--- AIM ---
From the listing below, extract each line containing the string "None".

--- INPUT RECORDS ---
********************
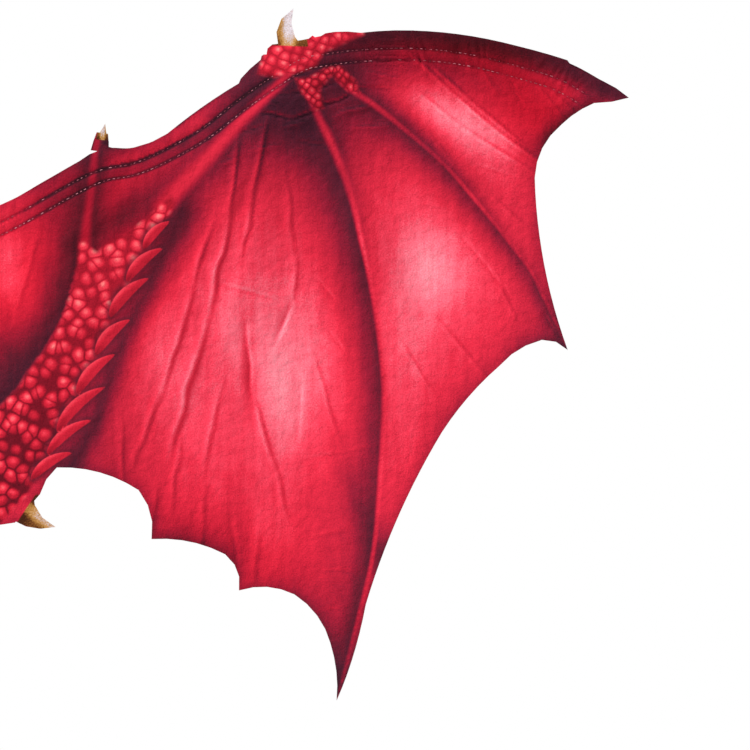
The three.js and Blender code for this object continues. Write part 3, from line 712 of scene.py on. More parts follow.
********************
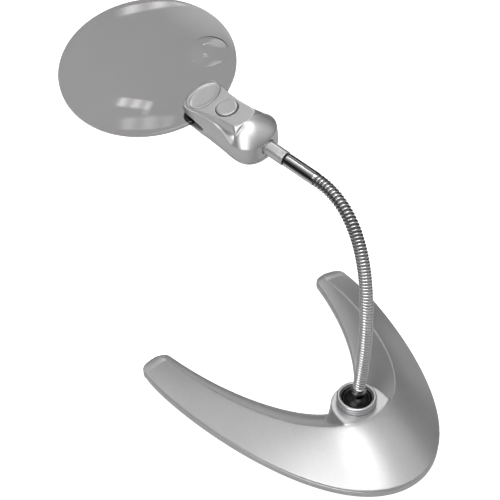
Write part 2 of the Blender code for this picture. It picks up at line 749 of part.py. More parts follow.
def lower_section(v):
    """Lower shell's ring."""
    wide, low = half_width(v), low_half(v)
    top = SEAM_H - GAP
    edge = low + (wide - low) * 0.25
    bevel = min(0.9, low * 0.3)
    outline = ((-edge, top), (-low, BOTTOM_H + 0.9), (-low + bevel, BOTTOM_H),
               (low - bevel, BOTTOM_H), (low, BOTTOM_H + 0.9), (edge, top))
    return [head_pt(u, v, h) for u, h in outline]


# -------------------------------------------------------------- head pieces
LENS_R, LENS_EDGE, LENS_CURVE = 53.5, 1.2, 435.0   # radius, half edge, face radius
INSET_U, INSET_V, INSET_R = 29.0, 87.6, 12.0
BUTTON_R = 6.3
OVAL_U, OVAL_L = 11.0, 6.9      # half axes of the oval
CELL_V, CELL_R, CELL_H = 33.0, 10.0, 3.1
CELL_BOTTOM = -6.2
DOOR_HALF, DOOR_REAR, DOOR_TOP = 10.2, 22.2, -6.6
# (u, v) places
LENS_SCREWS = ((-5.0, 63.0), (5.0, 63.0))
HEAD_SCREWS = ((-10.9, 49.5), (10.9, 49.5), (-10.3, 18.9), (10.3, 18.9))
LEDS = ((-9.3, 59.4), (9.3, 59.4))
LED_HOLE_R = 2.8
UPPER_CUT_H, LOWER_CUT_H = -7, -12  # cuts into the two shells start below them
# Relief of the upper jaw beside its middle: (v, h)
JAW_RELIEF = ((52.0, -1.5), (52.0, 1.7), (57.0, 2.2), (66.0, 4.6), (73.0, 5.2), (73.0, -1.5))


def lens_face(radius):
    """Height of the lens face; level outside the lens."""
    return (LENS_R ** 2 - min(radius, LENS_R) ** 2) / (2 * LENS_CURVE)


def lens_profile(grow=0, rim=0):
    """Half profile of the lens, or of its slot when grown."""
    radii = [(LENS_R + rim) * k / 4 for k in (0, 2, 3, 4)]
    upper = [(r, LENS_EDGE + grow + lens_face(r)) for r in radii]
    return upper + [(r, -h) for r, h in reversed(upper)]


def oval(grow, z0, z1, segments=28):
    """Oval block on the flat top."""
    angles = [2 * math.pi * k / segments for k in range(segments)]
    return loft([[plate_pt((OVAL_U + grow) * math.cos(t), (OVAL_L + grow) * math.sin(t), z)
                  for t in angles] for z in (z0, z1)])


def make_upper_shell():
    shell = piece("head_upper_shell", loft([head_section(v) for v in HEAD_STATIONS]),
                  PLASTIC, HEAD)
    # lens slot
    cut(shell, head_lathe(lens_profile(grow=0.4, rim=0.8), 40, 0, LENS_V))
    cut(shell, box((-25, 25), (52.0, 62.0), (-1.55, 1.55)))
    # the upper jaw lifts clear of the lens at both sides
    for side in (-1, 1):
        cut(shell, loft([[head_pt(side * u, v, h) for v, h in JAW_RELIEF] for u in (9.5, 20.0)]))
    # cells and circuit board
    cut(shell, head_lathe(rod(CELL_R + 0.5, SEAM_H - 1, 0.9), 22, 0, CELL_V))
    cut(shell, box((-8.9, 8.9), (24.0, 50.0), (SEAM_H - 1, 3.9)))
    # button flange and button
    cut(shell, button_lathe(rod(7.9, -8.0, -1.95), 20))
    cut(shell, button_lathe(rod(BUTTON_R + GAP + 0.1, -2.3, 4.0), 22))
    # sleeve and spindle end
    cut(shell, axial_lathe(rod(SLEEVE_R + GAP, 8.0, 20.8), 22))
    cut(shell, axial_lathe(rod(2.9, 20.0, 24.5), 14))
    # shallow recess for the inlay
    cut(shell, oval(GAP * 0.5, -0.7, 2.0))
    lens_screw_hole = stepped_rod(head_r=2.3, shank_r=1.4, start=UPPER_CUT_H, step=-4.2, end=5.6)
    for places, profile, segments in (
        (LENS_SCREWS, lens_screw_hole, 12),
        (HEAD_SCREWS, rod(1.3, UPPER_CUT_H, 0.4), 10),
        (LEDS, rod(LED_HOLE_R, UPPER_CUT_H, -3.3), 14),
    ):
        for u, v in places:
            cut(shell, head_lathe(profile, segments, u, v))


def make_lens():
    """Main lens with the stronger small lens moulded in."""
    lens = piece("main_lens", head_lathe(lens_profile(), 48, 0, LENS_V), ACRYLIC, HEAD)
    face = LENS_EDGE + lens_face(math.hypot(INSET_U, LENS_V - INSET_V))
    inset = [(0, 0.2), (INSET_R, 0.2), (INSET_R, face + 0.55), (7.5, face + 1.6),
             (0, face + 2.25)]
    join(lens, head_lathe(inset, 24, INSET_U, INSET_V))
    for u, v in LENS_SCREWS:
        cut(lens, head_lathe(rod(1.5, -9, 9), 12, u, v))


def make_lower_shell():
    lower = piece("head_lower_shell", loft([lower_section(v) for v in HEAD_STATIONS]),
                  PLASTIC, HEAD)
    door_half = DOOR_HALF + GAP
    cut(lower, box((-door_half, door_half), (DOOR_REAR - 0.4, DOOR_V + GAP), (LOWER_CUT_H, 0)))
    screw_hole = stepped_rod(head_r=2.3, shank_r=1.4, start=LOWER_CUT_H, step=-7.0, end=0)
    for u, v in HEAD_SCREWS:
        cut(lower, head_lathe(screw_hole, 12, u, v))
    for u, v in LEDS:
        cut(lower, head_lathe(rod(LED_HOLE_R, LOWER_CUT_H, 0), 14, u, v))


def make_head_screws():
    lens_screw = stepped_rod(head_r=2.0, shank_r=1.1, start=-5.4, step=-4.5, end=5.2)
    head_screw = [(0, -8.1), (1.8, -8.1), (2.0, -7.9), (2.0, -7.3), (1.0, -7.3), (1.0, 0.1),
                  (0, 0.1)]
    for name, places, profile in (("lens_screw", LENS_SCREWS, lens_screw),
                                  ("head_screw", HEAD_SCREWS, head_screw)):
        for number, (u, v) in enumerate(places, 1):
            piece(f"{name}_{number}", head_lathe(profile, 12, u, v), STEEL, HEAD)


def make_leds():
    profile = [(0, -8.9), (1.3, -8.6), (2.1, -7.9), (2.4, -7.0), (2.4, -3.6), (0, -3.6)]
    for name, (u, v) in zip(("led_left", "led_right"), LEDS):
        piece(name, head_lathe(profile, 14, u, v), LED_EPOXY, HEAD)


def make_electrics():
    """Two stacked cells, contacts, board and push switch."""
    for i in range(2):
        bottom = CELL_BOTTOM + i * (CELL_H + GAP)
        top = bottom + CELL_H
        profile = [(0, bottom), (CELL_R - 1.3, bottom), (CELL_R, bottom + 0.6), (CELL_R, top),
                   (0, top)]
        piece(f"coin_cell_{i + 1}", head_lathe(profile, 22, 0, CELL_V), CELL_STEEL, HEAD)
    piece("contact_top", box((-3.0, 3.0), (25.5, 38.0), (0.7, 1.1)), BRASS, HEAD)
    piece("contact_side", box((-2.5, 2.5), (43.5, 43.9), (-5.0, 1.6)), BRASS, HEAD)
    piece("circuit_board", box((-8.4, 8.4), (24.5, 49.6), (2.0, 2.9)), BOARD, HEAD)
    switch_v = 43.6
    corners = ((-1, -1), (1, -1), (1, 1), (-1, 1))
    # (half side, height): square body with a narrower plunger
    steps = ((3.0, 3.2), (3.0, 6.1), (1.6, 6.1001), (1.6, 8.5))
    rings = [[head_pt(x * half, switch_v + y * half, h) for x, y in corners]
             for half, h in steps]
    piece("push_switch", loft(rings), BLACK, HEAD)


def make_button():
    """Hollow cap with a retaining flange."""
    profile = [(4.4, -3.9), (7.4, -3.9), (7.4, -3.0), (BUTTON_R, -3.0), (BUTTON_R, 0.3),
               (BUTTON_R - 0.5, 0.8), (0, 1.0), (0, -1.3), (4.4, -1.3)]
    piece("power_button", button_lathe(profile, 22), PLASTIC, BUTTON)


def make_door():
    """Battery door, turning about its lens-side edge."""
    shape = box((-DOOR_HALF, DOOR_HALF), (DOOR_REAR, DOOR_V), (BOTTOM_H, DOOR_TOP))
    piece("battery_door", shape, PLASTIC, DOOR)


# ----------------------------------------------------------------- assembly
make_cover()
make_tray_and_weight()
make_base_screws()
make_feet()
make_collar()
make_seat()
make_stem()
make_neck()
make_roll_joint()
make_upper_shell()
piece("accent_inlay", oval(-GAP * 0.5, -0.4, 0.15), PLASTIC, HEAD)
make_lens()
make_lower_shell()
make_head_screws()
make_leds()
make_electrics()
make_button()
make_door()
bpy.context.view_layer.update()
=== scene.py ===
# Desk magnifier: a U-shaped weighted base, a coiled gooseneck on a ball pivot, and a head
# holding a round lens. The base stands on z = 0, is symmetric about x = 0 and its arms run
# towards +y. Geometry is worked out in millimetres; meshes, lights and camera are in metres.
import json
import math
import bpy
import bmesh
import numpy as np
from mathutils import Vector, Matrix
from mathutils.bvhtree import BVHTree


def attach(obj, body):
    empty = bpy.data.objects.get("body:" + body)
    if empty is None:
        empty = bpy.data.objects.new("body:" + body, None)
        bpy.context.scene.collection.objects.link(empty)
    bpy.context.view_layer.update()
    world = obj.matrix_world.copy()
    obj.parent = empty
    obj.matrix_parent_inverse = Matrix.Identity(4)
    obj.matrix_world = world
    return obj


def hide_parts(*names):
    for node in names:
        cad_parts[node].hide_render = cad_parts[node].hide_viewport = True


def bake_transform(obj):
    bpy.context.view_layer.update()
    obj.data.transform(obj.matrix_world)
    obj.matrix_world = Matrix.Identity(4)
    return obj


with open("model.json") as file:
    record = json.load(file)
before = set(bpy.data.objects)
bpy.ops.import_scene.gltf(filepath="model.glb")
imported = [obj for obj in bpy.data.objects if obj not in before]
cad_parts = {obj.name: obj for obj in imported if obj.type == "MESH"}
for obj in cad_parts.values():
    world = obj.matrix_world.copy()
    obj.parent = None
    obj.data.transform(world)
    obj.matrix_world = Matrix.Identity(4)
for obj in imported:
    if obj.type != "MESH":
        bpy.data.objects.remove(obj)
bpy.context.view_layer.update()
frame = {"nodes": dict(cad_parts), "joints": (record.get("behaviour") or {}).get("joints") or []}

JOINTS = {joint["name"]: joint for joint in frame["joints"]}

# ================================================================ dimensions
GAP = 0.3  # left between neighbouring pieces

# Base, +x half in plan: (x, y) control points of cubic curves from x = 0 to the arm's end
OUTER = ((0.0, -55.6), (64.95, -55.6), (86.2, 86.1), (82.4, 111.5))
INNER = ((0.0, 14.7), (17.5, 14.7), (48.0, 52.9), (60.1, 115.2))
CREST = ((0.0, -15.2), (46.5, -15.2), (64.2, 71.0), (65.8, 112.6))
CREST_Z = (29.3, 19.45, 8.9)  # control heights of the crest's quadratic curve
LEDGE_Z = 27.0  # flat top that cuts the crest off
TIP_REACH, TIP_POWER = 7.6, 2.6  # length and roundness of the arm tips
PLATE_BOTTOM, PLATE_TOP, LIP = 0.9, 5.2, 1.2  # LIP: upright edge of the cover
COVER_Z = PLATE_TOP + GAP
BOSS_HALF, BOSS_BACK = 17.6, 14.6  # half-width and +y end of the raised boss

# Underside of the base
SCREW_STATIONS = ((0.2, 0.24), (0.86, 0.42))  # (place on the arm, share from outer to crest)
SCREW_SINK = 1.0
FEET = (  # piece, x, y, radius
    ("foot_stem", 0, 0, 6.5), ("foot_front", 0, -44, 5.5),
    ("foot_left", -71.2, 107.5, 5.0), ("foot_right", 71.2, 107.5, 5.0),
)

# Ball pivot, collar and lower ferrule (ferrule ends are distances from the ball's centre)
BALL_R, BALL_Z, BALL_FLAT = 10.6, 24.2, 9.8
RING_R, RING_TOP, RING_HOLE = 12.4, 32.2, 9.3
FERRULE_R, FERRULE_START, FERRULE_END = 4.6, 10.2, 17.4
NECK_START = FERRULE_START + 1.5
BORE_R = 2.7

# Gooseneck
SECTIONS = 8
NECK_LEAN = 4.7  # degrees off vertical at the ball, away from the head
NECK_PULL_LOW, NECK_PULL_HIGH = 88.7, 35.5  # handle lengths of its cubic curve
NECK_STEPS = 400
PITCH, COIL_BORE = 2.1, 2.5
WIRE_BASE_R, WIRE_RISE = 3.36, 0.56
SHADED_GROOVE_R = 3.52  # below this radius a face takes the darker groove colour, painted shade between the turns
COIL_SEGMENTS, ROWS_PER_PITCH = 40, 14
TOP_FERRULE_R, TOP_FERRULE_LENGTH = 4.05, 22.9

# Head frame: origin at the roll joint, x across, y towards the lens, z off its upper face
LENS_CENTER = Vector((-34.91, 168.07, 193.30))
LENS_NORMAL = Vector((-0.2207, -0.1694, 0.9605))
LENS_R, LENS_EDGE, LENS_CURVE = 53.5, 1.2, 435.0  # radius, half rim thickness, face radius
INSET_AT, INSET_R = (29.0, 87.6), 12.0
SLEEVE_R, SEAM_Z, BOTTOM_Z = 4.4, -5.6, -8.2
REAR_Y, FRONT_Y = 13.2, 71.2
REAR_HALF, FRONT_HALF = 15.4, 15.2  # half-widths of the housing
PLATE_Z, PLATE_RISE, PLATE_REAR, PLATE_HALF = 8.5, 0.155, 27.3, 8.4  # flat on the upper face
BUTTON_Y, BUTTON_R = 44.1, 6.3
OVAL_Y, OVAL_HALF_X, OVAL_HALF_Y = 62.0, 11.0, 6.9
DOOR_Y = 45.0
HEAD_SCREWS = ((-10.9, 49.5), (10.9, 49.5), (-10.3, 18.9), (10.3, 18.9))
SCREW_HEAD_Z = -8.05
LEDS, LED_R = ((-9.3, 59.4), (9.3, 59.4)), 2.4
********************
--- EXERCISE OUTPUT ---
    if empty is None:
        empty = bpy.data.objects.new("body:" + body, None)
    obj.parent = None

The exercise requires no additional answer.